A Novel Design Flow for the Performance Optimization of Fault Tolerant Circuits on SRAM-based FPGA's

Reconfigurable logic devices such as SRAM-based field programmable gate arrays (FPGAs) are nowadays increasingly popular thanks to their capability of implementing complex circuits with very short development time and for their high versatility in implementing different kind of applications, ranging from signal processing to the networking. The usage of reconfigurable devices in safety critical fields, such as space or avionics, require the adoption of specific fault tolerant techniques, like triple modular redundancy (TMR), in order to protect their functionality against radiation effects. While these techniques allow increasing the protection capability against radiation effects, they introduce several penalties to the design, particularly in terms of performances.
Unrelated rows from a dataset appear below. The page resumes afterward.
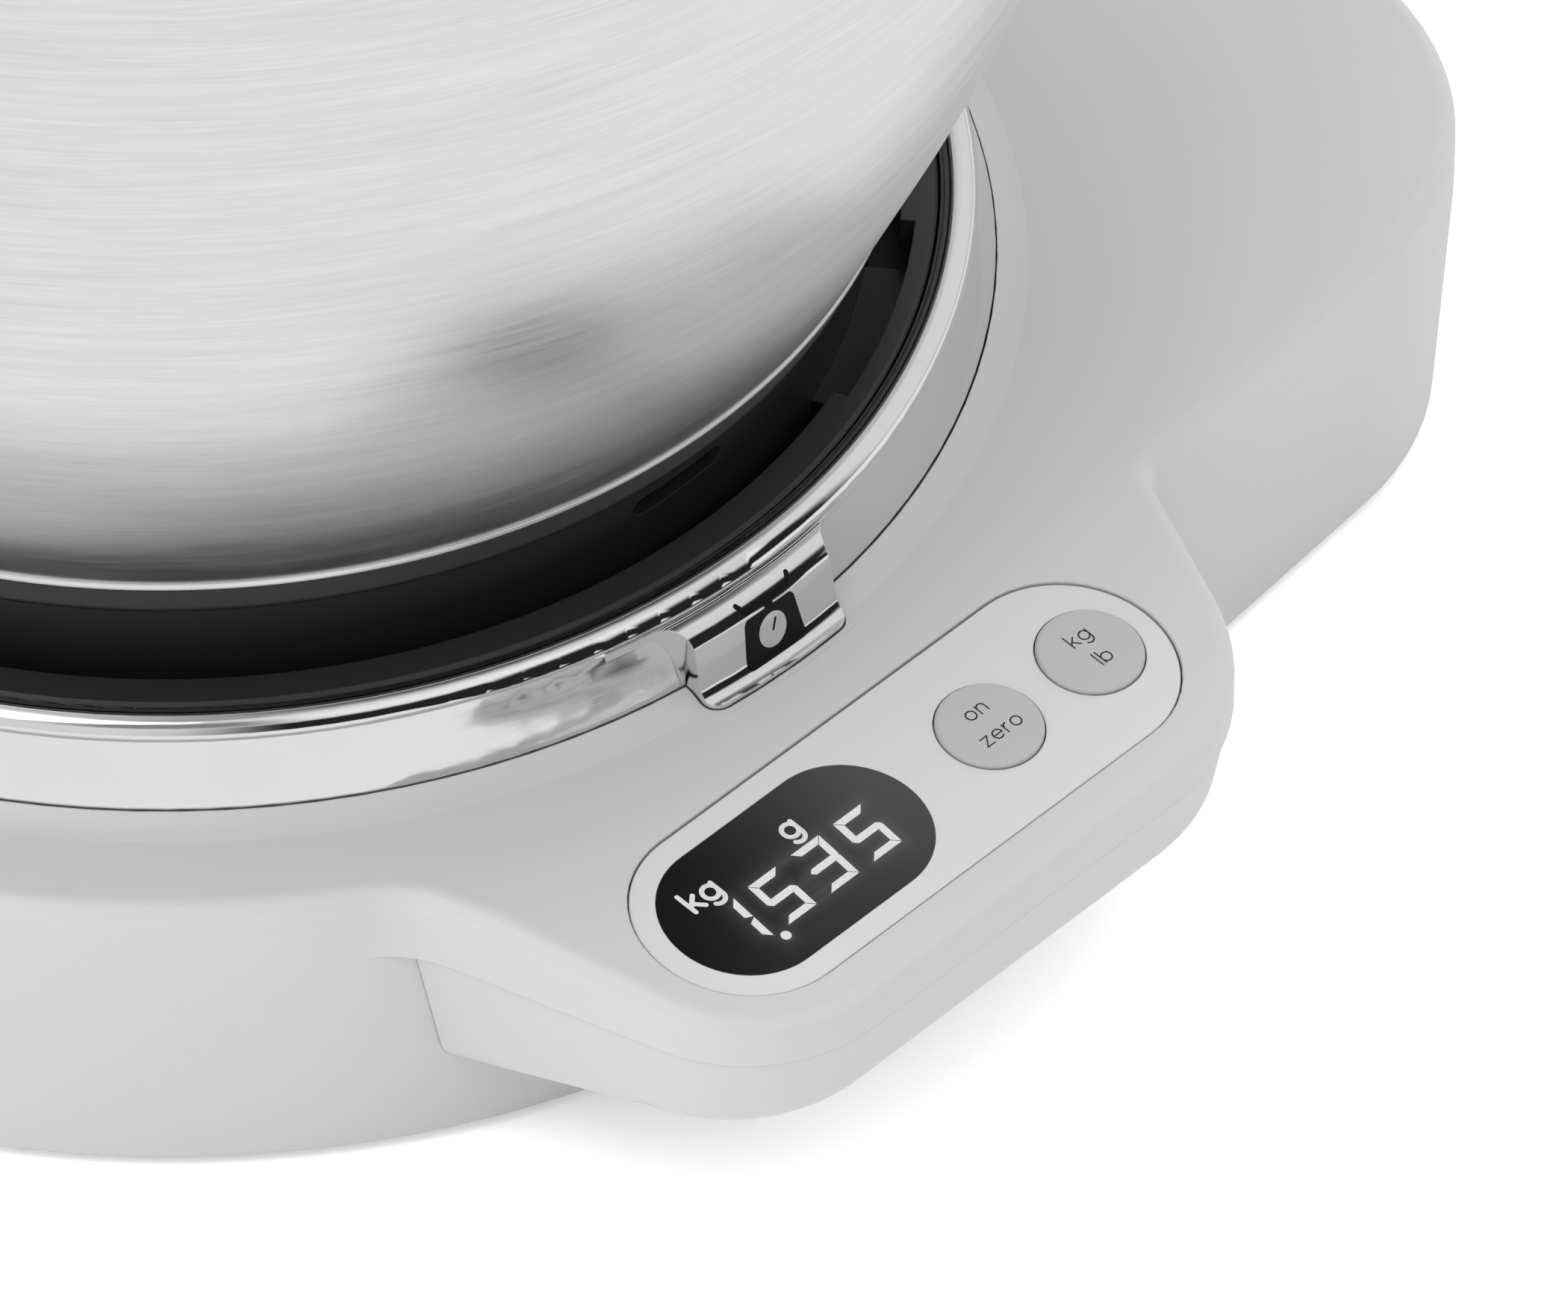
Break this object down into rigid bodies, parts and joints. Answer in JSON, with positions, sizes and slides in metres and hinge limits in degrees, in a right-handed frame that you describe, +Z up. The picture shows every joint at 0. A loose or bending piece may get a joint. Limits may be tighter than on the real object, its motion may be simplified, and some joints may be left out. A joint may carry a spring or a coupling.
{
  "type": "kitchen scale",
  "caption": "Kitchen scale with a control pod, a digital display, a chrome collar, a black twist-lock bowl seat on a load cell, and a lift-off brushed steel bowl.",
  "frame": {"origin": "where the bowl axis meets the table", "axes": "+Z up along the bowl axis; the control pod points to -Y; the round front of the base is at -X and its closed back at +X"},
  "size_m": [0.2816, 0.2878, 0.2247],
  "materials": {
    "housing_grey": "satin moulded",
    "cover_grey": "fine moulded texture",
    "panel_light": "satin moulded",
    "button_grey": "satin moulded",
    "display_dark": "gloss tinted window",
    "display_box": "matt",
    "collar_chrome": "mirror polished",
    "seat_black": "fine moulded texture",
    "ring_black": "satin moulded",
    "bowl_steel": "brushed around the bowl",
    "cell_aluminium": "milled",
    "screw_steel": "zinc plated",
    "post_plastic": "matt",
    "foot_rubber": "matt",
    "pad_rubber": "matt",
    "battery_wrap": "gloss sleeve",
    "contact_metal": "nickel plated",
    "board_green": "solder mask",
    "chip_black": "matt",
    "connector_white": "matt",
    "switch_black": "matt",
    "lead_grey": "soft jacket"
  },
  "bodies": {
    "base": {"battery_1": "battery_wrap", "battery_2": "battery_wrap", "battery_3": "battery_wrap", "battery_4": "battery_wrap", "battery_contact_plates": "contact_metal", "battery_lead": "lead_grey", "battery_springs": "contact_metal", "board_connector": "connector_white", "board_processor": "chip_black", "board_screws": "screw_steel", "bottom_cover": "cover_grey", "button_switches": "switch_black", "chrome_collar": "collar_chrome", "control_board": "board_green", "control_panel": "panel_light", "display_module": "display_box", "display_window": "display_dark", "housing_screws": "screw_steel", "load_cell": "cell_aluminium", "load_cell_lead": "lead_grey", "load_cell_lower_screws": "screw_steel", "load_cell_lower_spacer": "cell_aluminium", "overload_stop_post": "post_plastic", "overload_stop_screw": "screw_steel", "pod_lower_shell": "housing_grey", "pod_screws": "screw_steel", "rubber_foot_1": "foot_rubber", "rubber_foot_2": "foot_rubber", "rubber_foot_3": "foot_rubber", "rubber_foot_4": "foot_rubber", "top_housing": "housing_grey"},
    "platform": {"platform_carrier": "cell_aluminium", "load_cell_upper_spacer": "cell_aluminium", "load_cell_upper_screws": "screw_steel", "seat": "seat_black", "seat_pads": "pad_rubber", "seat_screws": "screw_steel"},
    "bowl": {"bowl": "bowl_steel", "bowl_base": "ring_black", "ring_retainer": "ring_black", "retainer_screws": "screw_steel"},
    "lock_ring": {"lock_ring": "ring_black"},
    "zero_button": {"zero_button": "button_grey"},
    "unit_button": {"unit_button": "button_grey"},
    "battery_door": {"battery_door": "cover_grey"}
  },
  "joints": [
    {"name": "weighing_platform", "type": "slide", "parent": "base", "child": "platform", "axis": [0, 0, 1], "range_m": [-0.0005, 0], "stiffness_N_per_m": 150000, "springref_m": 0.0002, "deforming": ["load_cell"]},
    {"name": "bowl_lift", "type": "slide", "parent": "platform", "child": "bowl", "axis": [0, 0, 1], "range_m": [0, 0.09]},
    {"name": "bowl_lock", "type": "hinge", "parent": "bowl", "child": "lock_ring", "pos_m": [0, 0, 0.06], "axis": [0, 0, 1], "range_deg": [-28, 0]},
    {"name": "zero_press", "type": "slide", "parent": "base", "child": "zero_button", "axis": [0, 0.1231, -0.9924], "range_m": [0, 0.0008], "stiffness_N_per_m": 1500},
    {"name": "unit_press", "type": "slide", "parent": "base", "child": "unit_button", "axis": [0, 0.1231, -0.9924], "range_m": [0, 0.0008], "stiffness_N_per_m": 1500},
    {"name": "battery_door_slide", "type": "slide", "parent": "base", "child": "battery_door", "axis": [-1, 0, 0], "range_m": [0, 0.006]}
  ]
}
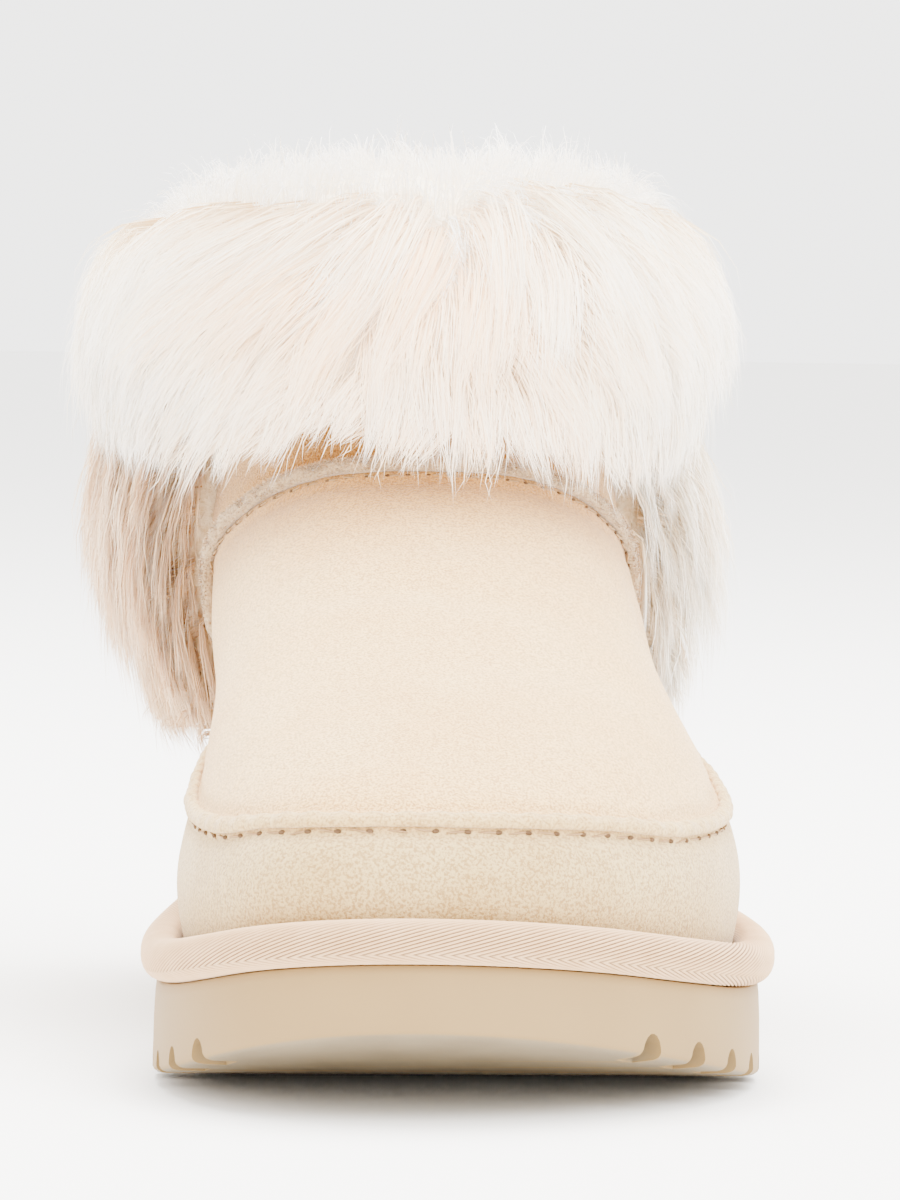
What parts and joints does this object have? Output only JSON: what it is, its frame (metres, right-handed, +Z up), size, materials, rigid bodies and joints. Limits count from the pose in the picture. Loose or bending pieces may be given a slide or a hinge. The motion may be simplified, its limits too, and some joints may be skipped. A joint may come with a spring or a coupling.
{
  "type": "fur-trimmed ankle boot",
  "caption": "Left low ankle boot in suede sheepskin: apron toe, moulded notched sole with a bound welt, and long fur over collar, sides and heel.",
  "frame": {"origin": "On the floor, under the middle of the boot's bounding box.", "axes": "+Y points from toe to heel, +X to the outer side of this left foot, +Z up. The sole's heel and forefoot flats lie at z = 0."},
  "size_m": [0.1226, 0.2812, 0.1585],
  "materials": {
    "moulded_foam_rubber": "matt moulded foam rubber, light beige",
    "cotton_twill_tape": "matt herringbone twill tape, pinkish cream",
    "sheepskin_suede": "cream suede with a fine short nap",
    "clipped_fleece": "clipped sheep fleece, cream",
    "seam_fleece": "fuzzy turned-out seam edge, light tan",
    "long_sheep_fur": "long combed sheep fur, ivory"
  },
  "bodies": {
    "root": {"outsole": "moulded_foam_rubber", "welt": "cotton_twill_tape", "upper": "sheepskin_suede", "insole": "clipped_fleece", "apron_seam": "sheepskin_suede", "collar_seam": "seam_fleece", "fur_collar": "long_sheep_fur", "fur_quarters": "long_sheep_fur"}
  },
  "joints": []
}
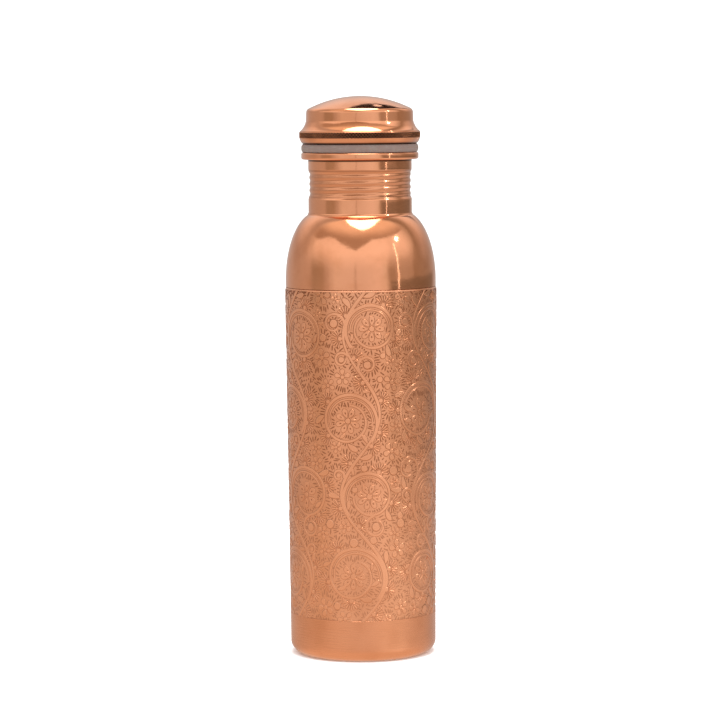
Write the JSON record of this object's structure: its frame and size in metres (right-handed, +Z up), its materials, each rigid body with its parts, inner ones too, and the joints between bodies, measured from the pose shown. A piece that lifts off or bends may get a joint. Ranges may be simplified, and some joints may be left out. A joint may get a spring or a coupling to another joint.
{
  "type": "water bottle",
  "caption": "Tall round copper water bottle with a shallow-etched tapered body, plain shoulder, rolled-thread neck and a screw lid with a knurled grip ring and silicone seal.",
  "frame": {"origin": "centre of the foot, on the surface the bottle stands on", "axes": "+Z up along the bottle's axis, from foot to lid; the bottle is round, so +X and +Y are free"},
  "size_m": [0.072, 0.072, 0.265],
  "materials": {
    "etched_copper": "satin etched",
    "base_copper": "satin",
    "polished_copper": "polished",
    "knurled_copper": "knurled",
    "silicone": "matte grey"
  },
  "bodies": {
    "bottle": {"barrel": "etched_copper", "base_disc": "base_copper", "shoulder": "polished_copper", "neck": "polished_copper", "lip_ring": "polished_copper"},
    "seal": {"seal": "silicone"},
    "lid": {"grip_ring": "knurled_copper", "threaded_plug": "polished_copper", "cap": "polished_copper"}
  },
  "joints": [
    {"name": "lid_rise", "type": "slide", "parent": "bottle", "child": "seal", "axis": [0, 0, 1], "range_m": [0, 0.0331]},
    {"name": "lid_turn", "type": "hinge", "parent": "seal", "child": "lid", "pos_m": [0, 0, 0.24], "axis": [0, 0, 1], "range_deg": [0, 3960]}
  ],
  "couplings": [
    {"joint": "lid_rise", "follows": "lid_turn", "m_per_rad": 0.00047746}
  ]
}
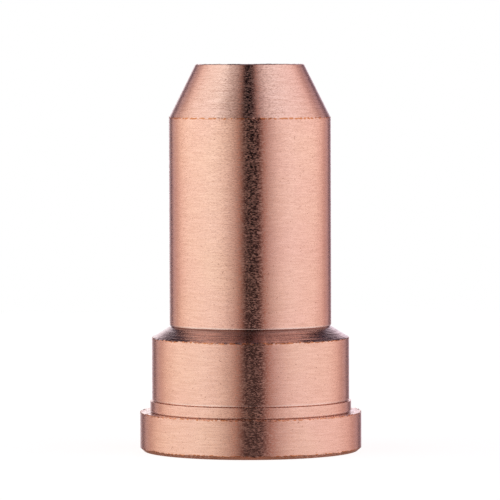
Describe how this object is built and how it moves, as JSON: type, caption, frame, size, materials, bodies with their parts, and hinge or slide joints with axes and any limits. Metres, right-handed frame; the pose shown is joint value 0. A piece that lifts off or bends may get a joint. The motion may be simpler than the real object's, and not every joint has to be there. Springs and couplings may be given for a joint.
{
  "type": "plasma torch nozzle",
  "caption": "Turned copper nozzle for a plasma cutting torch: flanged foot, stepped collar, plain round barrel, conical nose with a fine orifice, and a stepped bore open at the rear.",
  "frame": {"origin": "centre of the flat rear face, on the bore's axis", "axes": "+Z along the bore's axis, from the rear face towards the nose; the part is round about it, so X and Y are free"},
  "size_m": [0.0174, 0.0174, 0.0303],
  "materials": {
    "turned_copper": "bright, fine-turned copper with small burrs at its edges"
  },
  "bodies": {
    "root": {"nozzle": "turned_copper"}
  },
  "joints": []
}
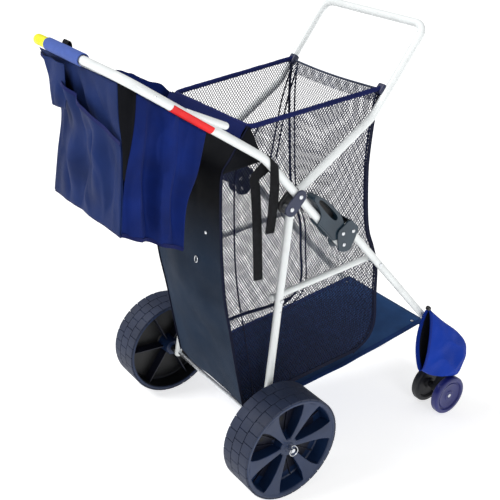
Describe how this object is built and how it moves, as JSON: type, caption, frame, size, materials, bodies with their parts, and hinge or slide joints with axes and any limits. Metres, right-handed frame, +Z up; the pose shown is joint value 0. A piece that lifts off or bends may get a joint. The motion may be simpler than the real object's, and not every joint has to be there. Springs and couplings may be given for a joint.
{
  "type": "beach cart",
  "caption": "Folding beach cart: tubular frame, wide rear wheels, swivel casters, open mesh bag, rear tote and push handle.",
  "frame": {"origin": "under the middle of the cart's box, on the ground", "axes": "+Y points to the casters, +Z up, +X to the right of someone pushing"},
  "size_m": [0.7106, 1.2448, 1.2174],
  "materials": {
    "white_enamel": "glossy white enamel on steel tube",
    "bright_steel": "zinc-plated steel",
    "blue_foam": "closed-cell foam, matte",
    "yellow_sleeve": "soft vinyl",
    "red_film": "printed film, plain",
    "slate_plastic": "moulded, fine grain",
    "teal_plastic": "moulded, semi-gloss",
    "black_plastic": "moulded",
    "wheel_plastic": "moulded, satin",
    "caster_plastic": "moulded, satin",
    "mesh_fabric": "open net on the front and sides, woven polyester at the rear",
    "navy_fabric": "woven coated polyester",
    "royal_fabric": "woven coated polyester",
    "black_webbing": "woven webbing"
  },
  "bodies": {
    "rear_frame": {"hoop_frame": "white_enamel", "rear_axle": "bright_steel", "bag_rim_rod": "bright_steel", "mesh_bag": "mesh_fabric", "base_platform": "navy_fabric", "axle_spacer_right": "black_plastic", "axle_spacer_left": "black_plastic", "ring_pin_right": "bright_steel", "ring_pin_left": "bright_steel", "pivot_plate_right": "slate_plastic", "pivot_plate_left": "slate_plastic", "pivot_block_right": "black_plastic", "pivot_block_left": "black_plastic", "pivot_pin_right": "bright_steel", "pivot_pin_left": "bright_steel", "stop_rivet_right": "bright_steel", "stop_rivet_left": "bright_steel", "bag_corner_cap_right": "slate_plastic", "bag_corner_cap_left": "slate_plastic", "brace_pin_right": "bright_steel", "brace_pin_left": "bright_steel"},
    "push_handle": {"push_handle": "white_enamel", "foam_grip": "blue_foam", "grip_end_sleeve": "yellow_sleeve", "red_wrap": "red_film", "tote_bag": "navy_fabric", "chair_hook_right": "white_enamel", "chair_hook_left": "white_enamel", "strap_right": "black_webbing", "strap_left": "black_webbing"},
    "front_leg": {"front_cross_bar": "white_enamel", "umbrella_pouch": "royal_fabric", "front_leg_right": "white_enamel", "front_leg_left": "white_enamel", "latch_bracket_right": "teal_plastic", "latch_bracket_left": "teal_plastic", "fold_pin_right": "bright_steel", "fold_pin_left": "bright_steel", "leg_rivet_right": "bright_steel", "leg_rivet_left": "bright_steel", "lever_pin_right": "bright_steel", "lever_pin_left": "bright_steel", "caster_socket_right": "black_plastic", "caster_socket_left": "black_plastic", "brace_bushing_right": "bright_steel", "brace_bushing_left": "bright_steel"},
    "brace_right": {"brace_right": "white_enamel"},
    "latch_lever_right": {"latch_lever_right": "teal_plastic"},
    "rear_wheel_right": {"rear_wheel_right": "wheel_plastic"},
    "caster_fork_right": {"caster_fork_right": "black_plastic", "caster_axle_right": "bright_steel"},
    "caster_wheel_outer_right": {"caster_wheel_outer_right": "caster_plastic"},
    "caster_wheel_inner_right": {"caster_wheel_inner_right": "caster_plastic"},
    "brace_left": {"brace_left": "white_enamel"},
    "latch_lever_left": {"latch_lever_left": "teal_plastic"},
    "rear_wheel_left": {"rear_wheel_left": "wheel_plastic"},
    "caster_fork_left": {"caster_fork_left": "black_plastic", "caster_axle_left": "bright_steel"},
    "caster_wheel_outer_left": {"caster_wheel_outer_left": "caster_plastic"},
    "caster_wheel_inner_left": {"caster_wheel_inner_left": "caster_plastic"}
  },
  "joints": [
    {"name": "handle_fold", "type": "hinge", "parent": "rear_frame", "child": "push_handle", "pos_m": [0, -0.1281, 0.8152], "axis": [1, 0, 0], "range_deg": [0, 50], "deforming": ["strap_right", "strap_left"]},
    {"name": "leg_fold", "type": "hinge", "parent": "push_handle", "child": "front_leg", "pos_m": [0, 0.03227, 0.6646], "axis": [1, 0, 0], "range_deg": [-88, 0], "deforming": ["mesh_bag", "base_platform"]},
    {"name": "brace_fold_right", "type": "hinge", "parent": "rear_frame", "child": "brace_right", "pos_m": [0.185, -0.1261, 0.52], "axis": [1, 0, 0], "range_deg": [0, 18.5]},
    {"name": "latch_right", "type": "hinge", "parent": "front_leg", "child": "latch_lever_right", "pos_m": [0.227, 0.02418, 0.69689], "axis": [1, 0, 0], "range_deg": [-20, 0], "stiffness_Nm_per_rad": 0.8, "springref_deg": 5.73},
    {"name": "rear_wheel_spin_right", "type": "hinge", "parent": "rear_frame", "child": "rear_wheel_right", "pos_m": [0.297, -0.1441, 0.15], "axis": [1, 0, 0], "continuous": true},
    {"name": "caster_swivel_right", "type": "hinge", "parent": "front_leg", "child": "caster_fork_right", "pos_m": [0.228, 0.5839, 0.17], "axis": [0, 0, 1], "continuous": true},
    {"name": "caster_spin_outer_right", "type": "hinge", "parent": "caster_fork_right", "child": "caster_wheel_outer_right", "pos_m": [0.27, 0.5589, 0.0635], "axis": [1, 0, 0], "continuous": true},
    {"name": "caster_spin_inner_right", "type": "hinge", "parent": "caster_fork_right", "child": "caster_wheel_inner_right", "pos_m": [0.186, 0.5589, 0.0635], "axis": [1, 0, 0], "continuous": true},
    {"name": "brace_fold_left", "type": "hinge", "parent": "rear_frame", "child": "brace_left", "pos_m": [-0.185, -0.1261, 0.52], "axis": [1, 0, 0], "range_deg": [0, 18.5]},
    {"name": "latch_left", "type": "hinge", "parent": "front_leg", "child": "latch_lever_left", "pos_m": [-0.227, 0.02418, 0.69689], "axis": [1, 0, 0], "range_deg": [-20, 0], "stiffness_Nm_per_rad": 0.8, "springref_deg": 5.73},
    {"name": "rear_wheel_spin_left", "type": "hinge", "parent": "rear_frame", "child": "rear_wheel_left", "pos_m": [-0.297, -0.1441, 0.15], "axis": [1, 0, 0], "continuous": true},
    {"name": "caster_swivel_left", "type": "hinge", "parent": "front_leg", "child": "caster_fork_left", "pos_m": [-0.228, 0.5839, 0.17], "axis": [0, 0, 1], "continuous": true},
    {"name": "caster_spin_outer_left", "type": "hinge", "parent": "caster_fork_left", "child": "caster_wheel_outer_left", "pos_m": [-0.27, 0.5589, 0.0635], "axis": [1, 0, 0], "continuous": true},
    {"name": "caster_spin_inner_left", "type": "hinge", "parent": "caster_fork_left", "child": "caster_wheel_inner_left", "pos_m": [-0.186, 0.5589, 0.0635], "axis": [1, 0, 0], "continuous": true}
  ],
  "couplings": [
    {"joint": "leg_fold", "follows": "handle_fold", "ratio": -1.76},
    {"joint": "brace_fold_right", "follows": "handle_fold", "ratio": 0.37},
    {"joint": "brace_fold_left", "follows": "handle_fold", "ratio": 0.37}
  ]
}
In this paper, we present a novel design flow able to implement fault tolerant circuits on SRAM-based FPGAs while reducing the performance penalties. The flow is based on a placement algorithm ruled by topology heuristics and on a routing algorithm driven by a congestion graph able to remove the crossing errors domains. Experimental evaluations performed by means of timing analysis and static analysis on industrial-like case studies demonstrated that the proposed algorithm is able to improve the running frequency up to the 44% versus standard TMR-based techniques while maintaining complete fault tolerance capabilities.